===== Dataset extract

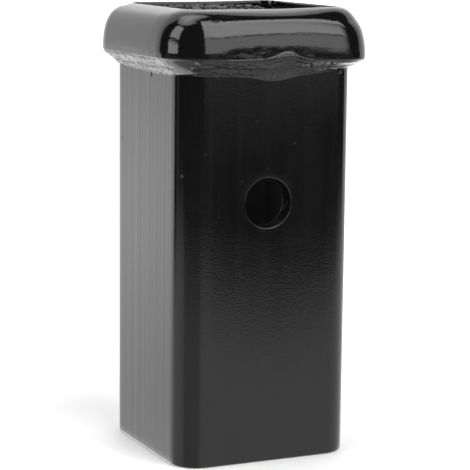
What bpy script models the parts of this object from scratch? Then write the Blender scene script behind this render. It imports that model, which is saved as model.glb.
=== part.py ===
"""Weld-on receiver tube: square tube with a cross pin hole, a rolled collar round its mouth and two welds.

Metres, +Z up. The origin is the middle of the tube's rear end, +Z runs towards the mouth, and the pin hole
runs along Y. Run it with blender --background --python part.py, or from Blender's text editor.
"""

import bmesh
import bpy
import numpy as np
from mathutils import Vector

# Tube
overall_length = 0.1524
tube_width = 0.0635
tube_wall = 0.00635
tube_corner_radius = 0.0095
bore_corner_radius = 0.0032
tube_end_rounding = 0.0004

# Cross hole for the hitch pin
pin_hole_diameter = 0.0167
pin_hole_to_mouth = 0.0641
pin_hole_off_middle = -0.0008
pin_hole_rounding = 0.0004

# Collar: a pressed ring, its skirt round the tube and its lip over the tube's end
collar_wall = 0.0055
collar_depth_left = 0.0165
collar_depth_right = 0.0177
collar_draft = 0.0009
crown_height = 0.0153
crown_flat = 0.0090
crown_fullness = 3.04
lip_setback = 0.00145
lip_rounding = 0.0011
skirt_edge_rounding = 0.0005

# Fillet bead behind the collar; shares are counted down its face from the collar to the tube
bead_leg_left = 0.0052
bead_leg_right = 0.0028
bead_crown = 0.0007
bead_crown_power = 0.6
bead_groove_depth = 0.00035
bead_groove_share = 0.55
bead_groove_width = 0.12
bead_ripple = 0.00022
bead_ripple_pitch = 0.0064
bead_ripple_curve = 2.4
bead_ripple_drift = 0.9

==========

▶ [What you need to do] Copy all of the data. Keep every word exactly as it is.

▶ [Written answer]
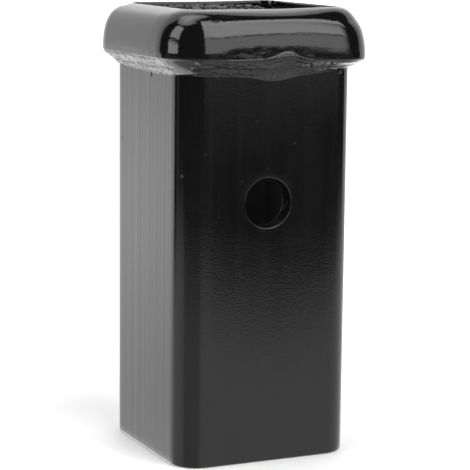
What bpy script models the parts of this object from scratch? Then write the Blender scene script behind this render. It imports that model, which is saved as model.glb.
=== part.py ===
"""Weld-on receiver tube: square tube with a cross pin hole, a rolled collar round its mouth and two welds.

Metres, +Z up. The origin is the middle of the tube's rear end, +Z runs towards the mouth, and the pin hole
runs along Y. Run it with blender --background --python part.py, or from Blender's text editor.
"""

import bmesh
import bpy
import numpy as np
from mathutils import Vector

# Tube
overall_length = 0.1524
tube_width = 0.0635
tube_wall = 0.00635
tube_corner_radius = 0.0095
bore_corner_radius = 0.0032
tube_end_rounding = 0.0004

# Cross hole for the hitch pin
pin_hole_diameter = 0.0167
pin_hole_to_mouth = 0.0641
pin_hole_off_middle = -0.0008
pin_hole_rounding = 0.0004

# Collar: a pressed ring, its skirt round the tube and its lip over the tube's end
collar_wall = 0.0055
collar_depth_left = 0.0165
collar_depth_right = 0.0177
collar_draft = 0.0009
crown_height = 0.0153
crown_flat = 0.0090
crown_fullness = 3.04
lip_setback = 0.00145
lip_rounding = 0.0011
skirt_edge_rounding = 0.0005

# Fillet bead behind the collar; shares are counted down its face from the collar to the tube
bead_leg_left = 0.0052
bead_leg_right = 0.0028
bead_crown = 0.0007
bead_crown_power = 0.6
bead_groove_depth = 0.00035
bead_groove_share = 0.55
bead_groove_width = 0.12
bead_ripple = 0.00022
bead_ripple_pitch = 0.0064
bead_ripple_curve = 2.4
bead_ripple_drift = 0.9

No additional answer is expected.